Thursday, January 20, 2011

1830s Day Gown - In progress

The first settlers in South Australia arrived in 1836 at Kangaroo Island and then moved to the mainland to settle in December 1836. That makes this year the 175th aniversary of Adelaide. In honour of this momentus event the Victoriana Society decided to hold 1830s sewing workshops to assist and help all members in making 1830s dresses.

I must say that I am not a fan of the big sleeves of the 1830s. I am a fan of the fashions from 1838 and the 1840s. This left me in a little bit of dilema making a dress that I would not like. I am also quite tall at 6ft and big sleeves would take out the rather large hats of the other ladies, especially as the sleeves of the times were filled out with large pads similar to the bustle pads of other periods.

This is the style of dress that I had originally wanted, however it would be highly unlikely that the women would have worn a dress of 1837 when then left England in 1835/6.

The design I have finally selected for the dress is from a fashion plate book. It allows me the freedom to have the sleeves pleated in at the shoulders and to tack on the caplet to add detail and  the larger sleeves from the early 1830s and yet have the option of removing the tacking for when I wish to wear the dress for late 1830s.

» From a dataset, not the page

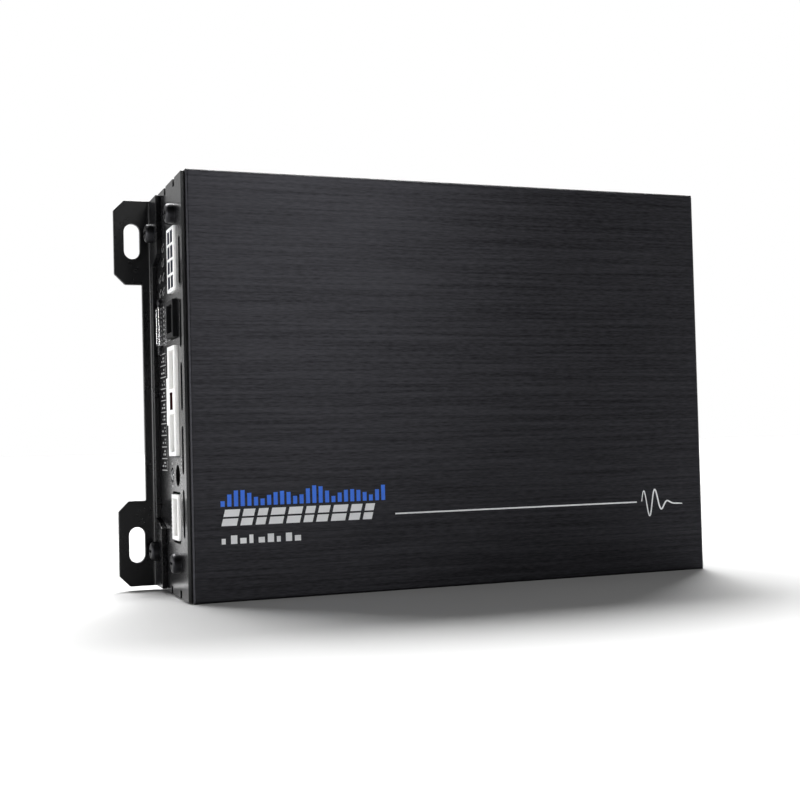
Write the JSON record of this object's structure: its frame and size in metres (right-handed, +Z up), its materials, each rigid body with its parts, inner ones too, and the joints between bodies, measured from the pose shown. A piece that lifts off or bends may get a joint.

This design has a similar shape sleeve under the caplet allowing me to still create the dress I wished but in a period correct way for the earlier 1830s.

In the workshops, patterns from the 150th aniversary celebrations that were drafted by Briain Reader, an expert and author on 1830s fashions, were made available to trace. We used these to make our own toiles that were then kindly fitted by Mrs Smith, who was trained as a tailor and dressmaker. This is a simplied account of what took 2 whole workshops and multiple fittings and toiles to achieve a final and workable pattern for the actual bodice.

The front is in 1 piece with only a single large dart under each breast, unlike the later periods that have 2 darts. The bodice will be laced at the back, which is in 2 seperate pieces.

The fabric I purchased was on sale so that I purchased 6m and recieved 3m free. It is 100% printed cotton and is a lovelly soft fabric. With a white and lilac background with light brown flowers. I did a lot of research on the prints in the 1830s and found it hard to find a print that was suitible, so I was extremely happy with this. I find that it doesnt help that I do not like ordering fabric from the internet without samples, which has limited my supply base. I really need to get more confident with online shopping.